- **PROBLEM**
Every line in the listing is to be echoed verbatim.

### RECORDED DATA

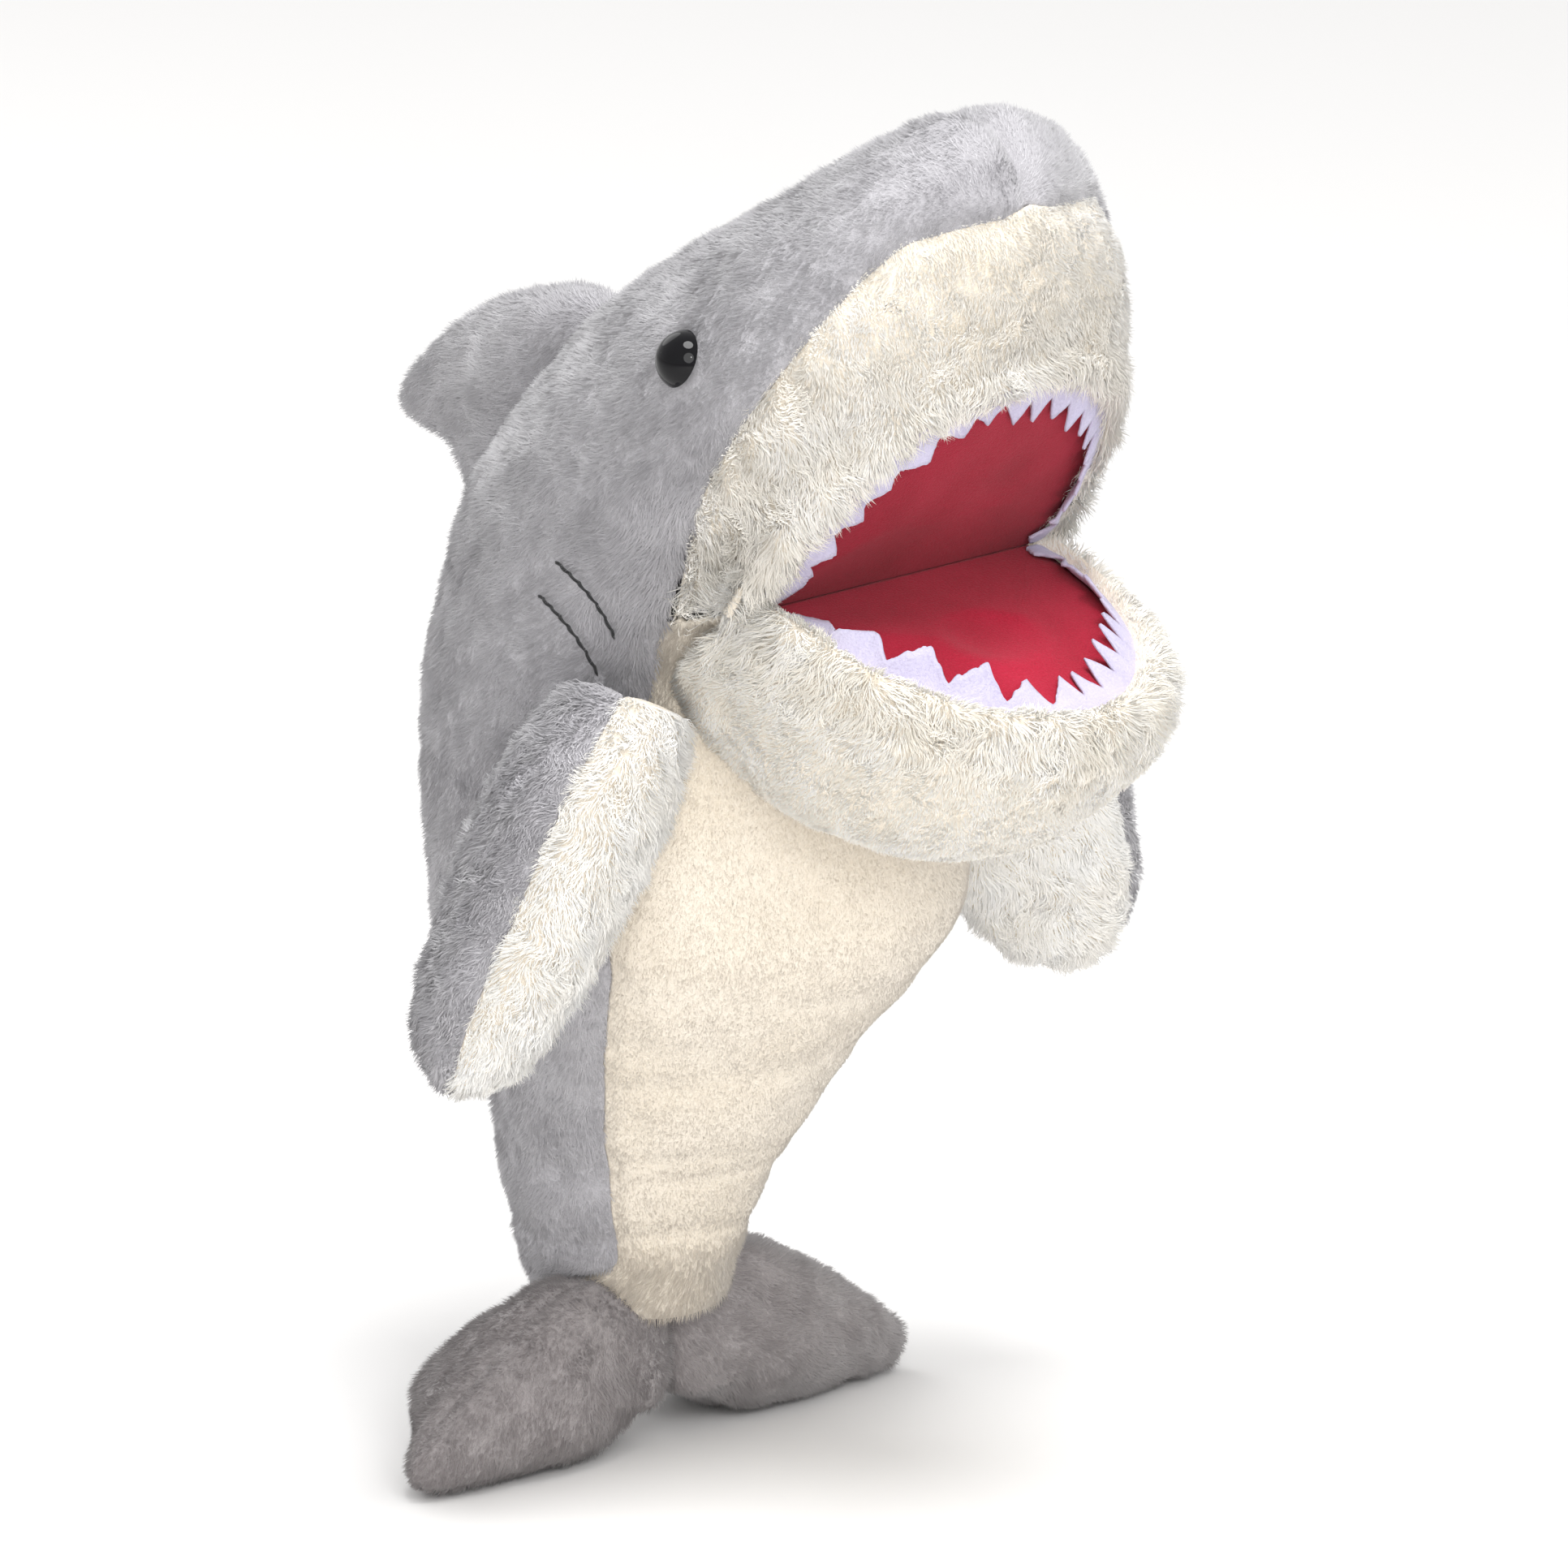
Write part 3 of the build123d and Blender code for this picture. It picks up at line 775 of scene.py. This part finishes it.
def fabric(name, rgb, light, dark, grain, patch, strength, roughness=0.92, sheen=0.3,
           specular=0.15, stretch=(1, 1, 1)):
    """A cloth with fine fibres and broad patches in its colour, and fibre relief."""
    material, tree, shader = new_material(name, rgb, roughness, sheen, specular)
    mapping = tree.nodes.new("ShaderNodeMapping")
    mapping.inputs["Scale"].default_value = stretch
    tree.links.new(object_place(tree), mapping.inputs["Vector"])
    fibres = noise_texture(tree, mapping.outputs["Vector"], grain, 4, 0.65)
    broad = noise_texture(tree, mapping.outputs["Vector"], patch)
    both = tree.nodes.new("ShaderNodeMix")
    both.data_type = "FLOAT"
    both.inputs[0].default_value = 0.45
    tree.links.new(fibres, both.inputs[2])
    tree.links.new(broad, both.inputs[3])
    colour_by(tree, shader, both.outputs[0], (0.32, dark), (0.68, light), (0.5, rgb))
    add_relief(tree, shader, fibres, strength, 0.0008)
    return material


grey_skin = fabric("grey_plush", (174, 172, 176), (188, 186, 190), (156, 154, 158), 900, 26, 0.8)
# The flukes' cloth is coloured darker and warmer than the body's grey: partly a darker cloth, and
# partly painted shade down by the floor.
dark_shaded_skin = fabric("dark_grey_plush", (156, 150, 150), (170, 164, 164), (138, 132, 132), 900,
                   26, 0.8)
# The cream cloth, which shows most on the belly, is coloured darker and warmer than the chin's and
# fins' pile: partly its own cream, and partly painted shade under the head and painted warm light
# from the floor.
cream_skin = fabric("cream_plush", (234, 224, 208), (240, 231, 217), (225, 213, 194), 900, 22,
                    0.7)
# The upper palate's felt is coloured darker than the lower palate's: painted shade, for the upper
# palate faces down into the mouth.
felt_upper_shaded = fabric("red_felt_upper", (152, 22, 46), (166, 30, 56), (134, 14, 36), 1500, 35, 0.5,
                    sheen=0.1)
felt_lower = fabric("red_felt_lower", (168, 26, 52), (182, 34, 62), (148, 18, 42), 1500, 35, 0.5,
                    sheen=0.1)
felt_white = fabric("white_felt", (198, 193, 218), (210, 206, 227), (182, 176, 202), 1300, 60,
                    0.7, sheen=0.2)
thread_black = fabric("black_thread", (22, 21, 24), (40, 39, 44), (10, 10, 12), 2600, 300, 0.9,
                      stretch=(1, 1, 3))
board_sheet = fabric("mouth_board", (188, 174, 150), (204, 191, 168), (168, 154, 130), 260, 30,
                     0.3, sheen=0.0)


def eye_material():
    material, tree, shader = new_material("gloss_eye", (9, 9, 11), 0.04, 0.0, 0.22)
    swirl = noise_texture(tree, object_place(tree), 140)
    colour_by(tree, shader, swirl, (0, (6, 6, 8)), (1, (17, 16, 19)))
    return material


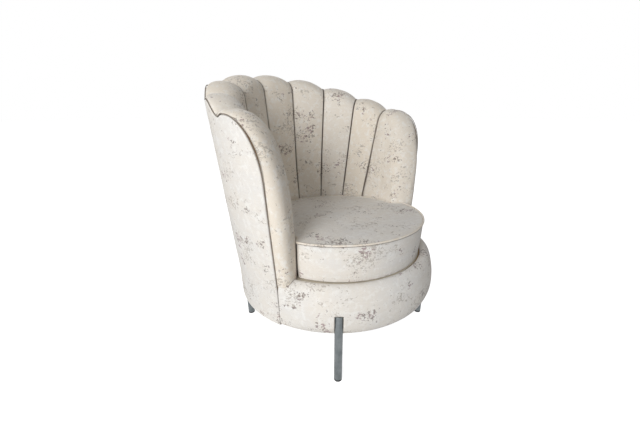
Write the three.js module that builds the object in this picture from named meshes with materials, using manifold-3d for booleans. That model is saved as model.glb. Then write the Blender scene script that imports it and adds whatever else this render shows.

######

- **SOLUTION FOR THIS PROBLEM**
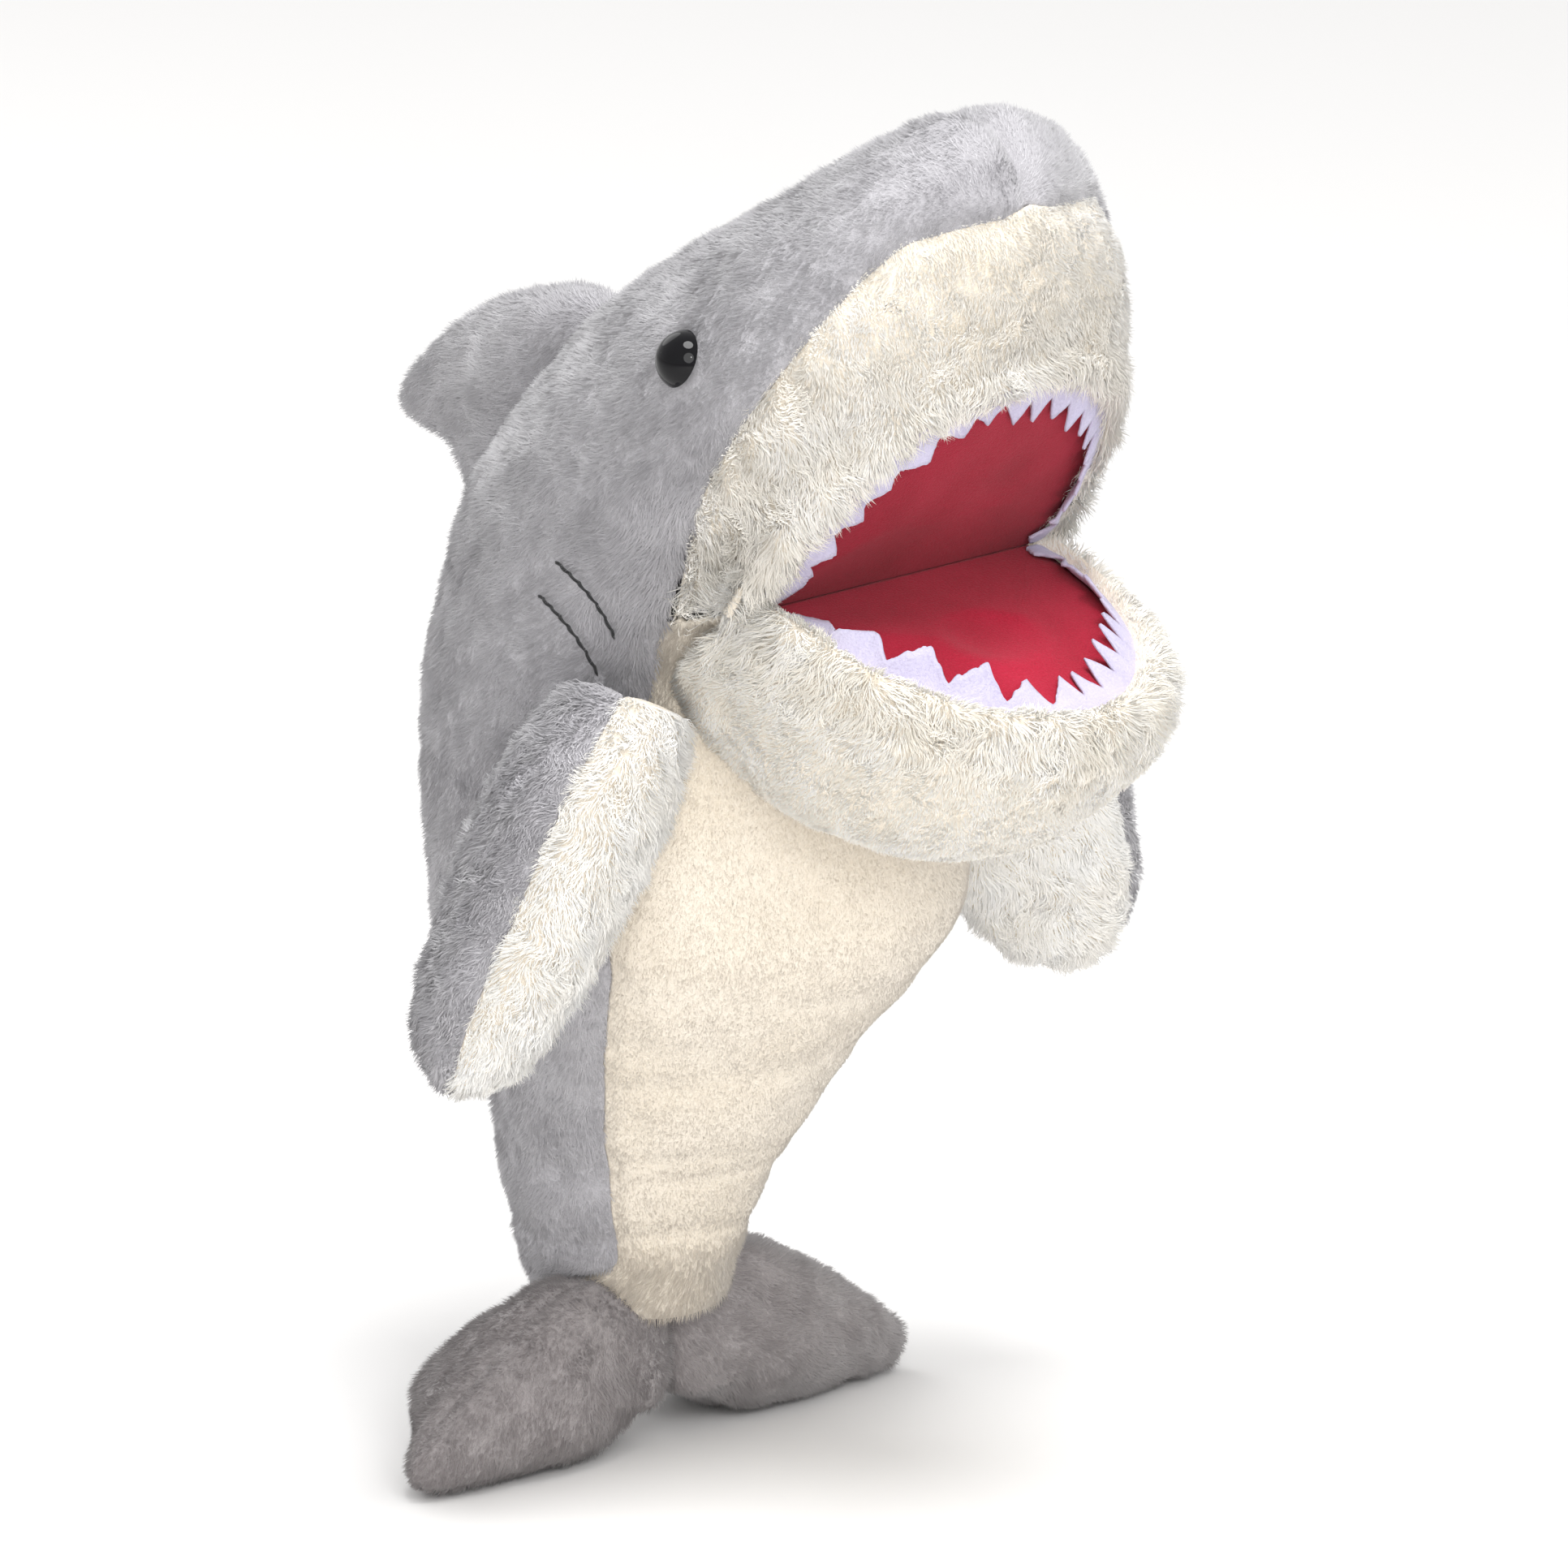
Write part 3 of the build123d and Blender code for this picture. It picks up at line 775 of scene.py. This part finishes it.
def fabric(name, rgb, light, dark, grain, patch, strength, roughness=0.92, sheen=0.3,
           specular=0.15, stretch=(1, 1, 1)):
    """A cloth with fine fibres and broad patches in its colour, and fibre relief."""
    material, tree, shader = new_material(name, rgb, roughness, sheen, specular)
    mapping = tree.nodes.new("ShaderNodeMapping")
    mapping.inputs["Scale"].default_value = stretch
    tree.links.new(object_place(tree), mapping.inputs["Vector"])
    fibres = noise_texture(tree, mapping.outputs["Vector"], grain, 4, 0.65)
    broad = noise_texture(tree, mapping.outputs["Vector"], patch)
    both = tree.nodes.new("ShaderNodeMix")
    both.data_type = "FLOAT"
    both.inputs[0].default_value = 0.45
    tree.links.new(fibres, both.inputs[2])
    tree.links.new(broad, both.inputs[3])
    colour_by(tree, shader, both.outputs[0], (0.32, dark), (0.68, light), (0.5, rgb))
    add_relief(tree, shader, fibres, strength, 0.0008)
    return material


grey_skin = fabric("grey_plush", (174, 172, 176), (188, 186, 190), (156, 154, 158), 900, 26, 0.8)
# The flukes' cloth is coloured darker and warmer than the body's grey: partly a darker cloth, and
# partly painted shade down by the floor.
dark_shaded_skin = fabric("dark_grey_plush", (156, 150, 150), (170, 164, 164), (138, 132, 132), 900,
                   26, 0.8)
# The cream cloth, which shows most on the belly, is coloured darker and warmer than the chin's and
# fins' pile: partly its own cream, and partly painted shade under the head and painted warm light
# from the floor.
cream_skin = fabric("cream_plush", (234, 224, 208), (240, 231, 217), (225, 213, 194), 900, 22,
                    0.7)
# The upper palate's felt is coloured darker than the lower palate's: painted shade, for the upper
# palate faces down into the mouth.
felt_upper_shaded = fabric("red_felt_upper", (152, 22, 46), (166, 30, 56), (134, 14, 36), 1500, 35, 0.5,
                    sheen=0.1)
felt_lower = fabric("red_felt_lower", (168, 26, 52), (182, 34, 62), (148, 18, 42), 1500, 35, 0.5,
                    sheen=0.1)
felt_white = fabric("white_felt", (198, 193, 218), (210, 206, 227), (182, 176, 202), 1300, 60,
                    0.7, sheen=0.2)
thread_black = fabric("black_thread", (22, 21, 24), (40, 39, 44), (10, 10, 12), 2600, 300, 0.9,
                      stretch=(1, 1, 3))
board_sheet = fabric("mouth_board", (188, 174, 150), (204, 191, 168), (168, 154, 130), 260, 30,
                     0.3, sheen=0.0)


def eye_material():
    material, tree, shader = new_material("gloss_eye", (9, 9, 11), 0.04, 0.0, 0.22)
    swirl = noise_texture(tree, object_place(tree), 140)
    colour_by(tree, shader, swirl, (0, (6, 6, 8)), (1, (17, 16, 19)))
    return material


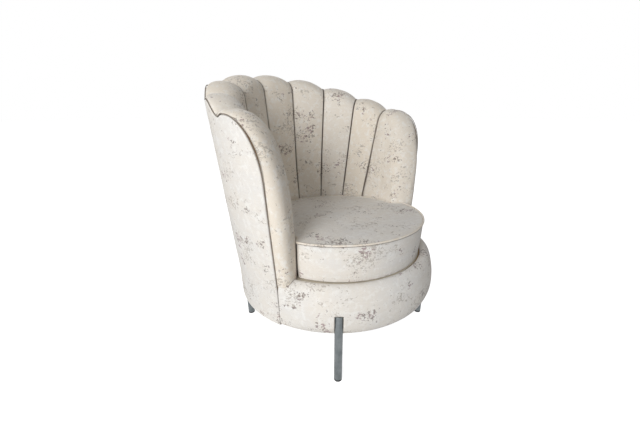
Write the three.js module that builds the object in this picture from named meshes with materials, using manifold-3d for booleans. That model is saved as model.glb. Then write the Blender scene script that imports it and adds whatever else this render shows.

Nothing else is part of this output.